Directive
Pull out of the data below the stretch of lines bounded by the one containing "box = node.Shape.BoundBox" and the one containing "bpy.context.scene.collection.objects.link(empty)", both bounds included, unchanged.

Task material
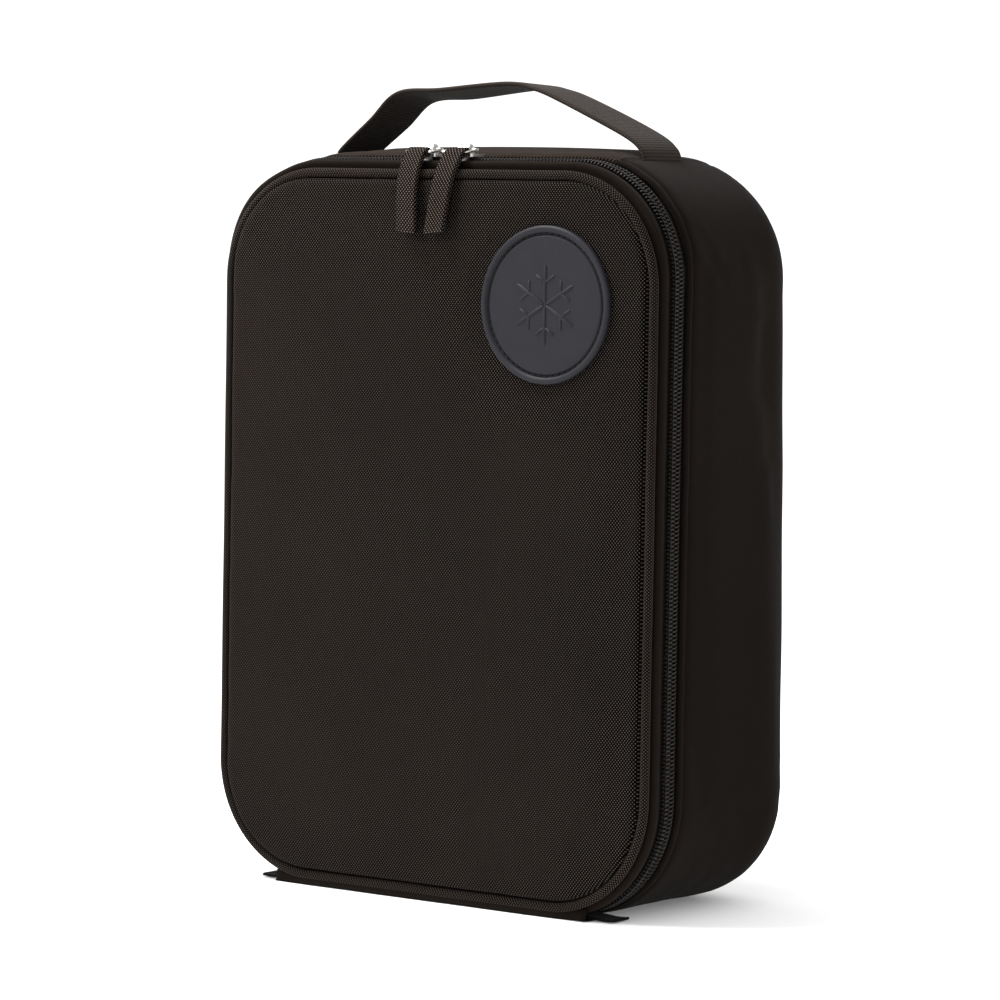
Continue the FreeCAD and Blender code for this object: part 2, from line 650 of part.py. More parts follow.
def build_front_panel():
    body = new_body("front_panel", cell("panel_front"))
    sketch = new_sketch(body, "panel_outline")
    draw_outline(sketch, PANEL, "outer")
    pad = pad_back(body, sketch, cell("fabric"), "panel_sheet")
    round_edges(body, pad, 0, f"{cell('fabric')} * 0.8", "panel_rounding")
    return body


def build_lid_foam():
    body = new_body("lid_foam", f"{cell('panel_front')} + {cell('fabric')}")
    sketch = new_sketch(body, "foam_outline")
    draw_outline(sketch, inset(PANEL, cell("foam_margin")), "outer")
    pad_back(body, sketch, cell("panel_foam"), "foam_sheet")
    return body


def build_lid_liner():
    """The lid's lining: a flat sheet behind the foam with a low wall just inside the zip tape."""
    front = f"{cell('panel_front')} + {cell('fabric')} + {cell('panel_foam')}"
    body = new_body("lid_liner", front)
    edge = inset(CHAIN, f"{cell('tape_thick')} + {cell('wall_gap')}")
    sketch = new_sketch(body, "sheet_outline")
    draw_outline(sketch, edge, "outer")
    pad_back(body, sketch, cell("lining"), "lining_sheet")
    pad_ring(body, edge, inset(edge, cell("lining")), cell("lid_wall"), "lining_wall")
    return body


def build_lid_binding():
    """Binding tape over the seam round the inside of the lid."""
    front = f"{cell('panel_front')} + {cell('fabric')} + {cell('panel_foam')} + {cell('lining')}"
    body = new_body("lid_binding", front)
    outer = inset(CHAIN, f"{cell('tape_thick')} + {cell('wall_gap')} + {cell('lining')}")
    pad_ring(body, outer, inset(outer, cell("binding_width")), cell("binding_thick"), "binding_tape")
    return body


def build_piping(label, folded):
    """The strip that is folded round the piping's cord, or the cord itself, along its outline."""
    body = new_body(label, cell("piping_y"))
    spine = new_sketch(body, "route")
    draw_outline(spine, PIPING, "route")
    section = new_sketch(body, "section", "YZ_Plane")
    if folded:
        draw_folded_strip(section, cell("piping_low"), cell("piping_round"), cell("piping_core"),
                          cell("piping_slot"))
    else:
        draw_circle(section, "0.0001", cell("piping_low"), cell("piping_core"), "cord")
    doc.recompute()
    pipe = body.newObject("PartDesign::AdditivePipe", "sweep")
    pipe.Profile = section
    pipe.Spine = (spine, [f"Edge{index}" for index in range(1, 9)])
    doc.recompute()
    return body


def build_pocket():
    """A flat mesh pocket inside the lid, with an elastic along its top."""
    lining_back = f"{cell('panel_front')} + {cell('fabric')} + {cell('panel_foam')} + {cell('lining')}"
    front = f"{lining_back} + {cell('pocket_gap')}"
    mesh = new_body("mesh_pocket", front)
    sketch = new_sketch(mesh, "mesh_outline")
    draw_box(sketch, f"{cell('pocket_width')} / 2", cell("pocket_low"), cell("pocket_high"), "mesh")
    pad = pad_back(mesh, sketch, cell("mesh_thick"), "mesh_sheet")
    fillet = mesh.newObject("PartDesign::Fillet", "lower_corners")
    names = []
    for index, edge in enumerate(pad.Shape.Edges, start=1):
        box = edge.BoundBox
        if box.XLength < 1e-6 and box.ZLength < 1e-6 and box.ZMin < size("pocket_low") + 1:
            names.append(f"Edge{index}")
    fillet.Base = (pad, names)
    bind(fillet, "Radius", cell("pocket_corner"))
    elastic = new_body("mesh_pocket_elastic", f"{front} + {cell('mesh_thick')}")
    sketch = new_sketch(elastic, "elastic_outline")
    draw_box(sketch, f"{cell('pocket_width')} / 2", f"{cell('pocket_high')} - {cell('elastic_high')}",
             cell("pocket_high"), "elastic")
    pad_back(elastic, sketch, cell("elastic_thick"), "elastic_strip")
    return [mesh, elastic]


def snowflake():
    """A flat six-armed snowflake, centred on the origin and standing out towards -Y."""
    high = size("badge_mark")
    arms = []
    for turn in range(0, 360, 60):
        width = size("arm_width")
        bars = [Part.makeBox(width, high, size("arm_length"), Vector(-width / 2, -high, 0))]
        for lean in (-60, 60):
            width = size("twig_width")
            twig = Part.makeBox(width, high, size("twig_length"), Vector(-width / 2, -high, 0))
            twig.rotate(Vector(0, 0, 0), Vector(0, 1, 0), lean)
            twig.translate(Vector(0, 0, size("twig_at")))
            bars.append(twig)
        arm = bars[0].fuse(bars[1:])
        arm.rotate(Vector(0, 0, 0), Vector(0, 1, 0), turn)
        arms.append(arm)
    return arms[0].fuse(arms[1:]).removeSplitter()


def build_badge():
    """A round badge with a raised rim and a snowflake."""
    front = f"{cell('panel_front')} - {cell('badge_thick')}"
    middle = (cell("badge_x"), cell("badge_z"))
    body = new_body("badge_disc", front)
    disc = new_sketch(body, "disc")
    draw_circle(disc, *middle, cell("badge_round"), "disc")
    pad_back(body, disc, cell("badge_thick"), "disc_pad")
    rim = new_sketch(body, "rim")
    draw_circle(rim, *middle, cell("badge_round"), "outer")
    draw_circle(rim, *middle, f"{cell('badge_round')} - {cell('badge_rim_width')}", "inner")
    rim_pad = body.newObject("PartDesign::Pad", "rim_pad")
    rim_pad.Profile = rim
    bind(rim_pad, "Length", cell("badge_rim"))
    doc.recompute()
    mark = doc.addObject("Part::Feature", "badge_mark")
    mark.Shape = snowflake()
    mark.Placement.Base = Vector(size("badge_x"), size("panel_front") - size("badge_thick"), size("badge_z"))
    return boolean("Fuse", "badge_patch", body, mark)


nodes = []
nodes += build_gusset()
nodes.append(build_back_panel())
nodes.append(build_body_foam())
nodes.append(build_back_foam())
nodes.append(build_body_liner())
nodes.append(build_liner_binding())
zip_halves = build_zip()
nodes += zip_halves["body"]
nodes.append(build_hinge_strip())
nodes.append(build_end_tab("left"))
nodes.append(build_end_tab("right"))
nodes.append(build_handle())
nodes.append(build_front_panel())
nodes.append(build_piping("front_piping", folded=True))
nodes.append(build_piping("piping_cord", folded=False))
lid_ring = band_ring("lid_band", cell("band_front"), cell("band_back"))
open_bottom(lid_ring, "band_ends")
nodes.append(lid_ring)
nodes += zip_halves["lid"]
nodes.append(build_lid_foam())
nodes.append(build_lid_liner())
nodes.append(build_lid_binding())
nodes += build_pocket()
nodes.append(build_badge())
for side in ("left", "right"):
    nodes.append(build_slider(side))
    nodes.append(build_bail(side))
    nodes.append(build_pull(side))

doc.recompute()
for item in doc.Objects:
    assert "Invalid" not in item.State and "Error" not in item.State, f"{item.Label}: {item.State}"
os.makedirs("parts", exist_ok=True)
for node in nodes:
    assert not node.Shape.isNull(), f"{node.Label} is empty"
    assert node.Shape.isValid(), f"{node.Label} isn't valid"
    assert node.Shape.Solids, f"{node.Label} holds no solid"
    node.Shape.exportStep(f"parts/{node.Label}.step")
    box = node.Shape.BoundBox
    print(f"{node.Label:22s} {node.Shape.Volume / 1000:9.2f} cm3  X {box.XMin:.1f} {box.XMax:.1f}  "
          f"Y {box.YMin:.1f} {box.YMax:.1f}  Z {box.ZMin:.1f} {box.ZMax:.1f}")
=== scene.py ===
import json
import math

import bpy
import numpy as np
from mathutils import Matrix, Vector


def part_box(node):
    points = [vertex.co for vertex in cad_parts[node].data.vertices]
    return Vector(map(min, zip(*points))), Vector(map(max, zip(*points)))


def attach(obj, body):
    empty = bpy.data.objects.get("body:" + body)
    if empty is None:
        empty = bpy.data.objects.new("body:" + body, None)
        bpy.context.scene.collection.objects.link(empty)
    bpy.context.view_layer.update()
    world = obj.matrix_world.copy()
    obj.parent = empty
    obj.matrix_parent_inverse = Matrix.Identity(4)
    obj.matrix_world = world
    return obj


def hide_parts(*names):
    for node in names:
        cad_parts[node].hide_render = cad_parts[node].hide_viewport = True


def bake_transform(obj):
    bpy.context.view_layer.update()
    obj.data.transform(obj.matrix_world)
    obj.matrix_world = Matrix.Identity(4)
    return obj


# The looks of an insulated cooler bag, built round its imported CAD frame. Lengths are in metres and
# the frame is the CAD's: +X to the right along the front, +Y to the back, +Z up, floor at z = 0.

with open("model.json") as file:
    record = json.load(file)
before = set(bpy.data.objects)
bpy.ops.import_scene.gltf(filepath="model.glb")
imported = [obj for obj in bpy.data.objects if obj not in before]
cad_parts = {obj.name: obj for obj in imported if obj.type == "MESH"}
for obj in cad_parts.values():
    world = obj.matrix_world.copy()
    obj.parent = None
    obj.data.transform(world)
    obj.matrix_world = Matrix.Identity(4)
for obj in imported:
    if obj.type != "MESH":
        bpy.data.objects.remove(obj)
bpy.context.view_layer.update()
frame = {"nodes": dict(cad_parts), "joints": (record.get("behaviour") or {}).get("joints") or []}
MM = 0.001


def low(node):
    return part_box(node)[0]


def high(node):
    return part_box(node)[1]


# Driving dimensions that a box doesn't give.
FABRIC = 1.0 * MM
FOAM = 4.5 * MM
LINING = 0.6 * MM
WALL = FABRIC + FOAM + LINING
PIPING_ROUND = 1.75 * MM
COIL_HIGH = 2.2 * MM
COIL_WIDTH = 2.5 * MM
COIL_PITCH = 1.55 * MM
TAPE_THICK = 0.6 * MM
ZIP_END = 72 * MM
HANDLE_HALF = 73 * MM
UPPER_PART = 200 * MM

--

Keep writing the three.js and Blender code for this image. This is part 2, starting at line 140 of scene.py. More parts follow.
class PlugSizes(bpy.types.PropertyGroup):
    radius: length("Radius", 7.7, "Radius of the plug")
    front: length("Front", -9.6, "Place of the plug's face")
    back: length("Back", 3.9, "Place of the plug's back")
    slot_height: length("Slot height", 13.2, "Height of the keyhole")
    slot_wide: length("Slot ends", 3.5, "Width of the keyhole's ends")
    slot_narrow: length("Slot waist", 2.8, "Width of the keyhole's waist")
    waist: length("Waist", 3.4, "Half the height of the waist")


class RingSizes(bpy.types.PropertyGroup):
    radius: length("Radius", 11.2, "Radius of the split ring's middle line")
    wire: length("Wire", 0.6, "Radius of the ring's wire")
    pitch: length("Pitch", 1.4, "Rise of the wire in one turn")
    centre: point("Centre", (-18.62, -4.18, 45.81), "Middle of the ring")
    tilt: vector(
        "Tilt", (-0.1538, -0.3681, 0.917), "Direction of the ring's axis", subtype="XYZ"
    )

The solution
    box = node.Shape.BoundBox
    print(f"{node.Label:22s} {node.Shape.Volume / 1000:9.2f} cm3  X {box.XMin:.1f} {box.XMax:.1f}  "
          f"Y {box.YMin:.1f} {box.YMax:.1f}  Z {box.ZMin:.1f} {box.ZMax:.1f}")
=== scene.py ===
import json
import math

import bpy
import numpy as np
from mathutils import Matrix, Vector


def part_box(node):
    points = [vertex.co for vertex in cad_parts[node].data.vertices]
    return Vector(map(min, zip(*points))), Vector(map(max, zip(*points)))


def attach(obj, body):
    empty = bpy.data.objects.get("body:" + body)
    if empty is None:
        empty = bpy.data.objects.new("body:" + body, None)
        bpy.context.scene.collection.objects.link(empty)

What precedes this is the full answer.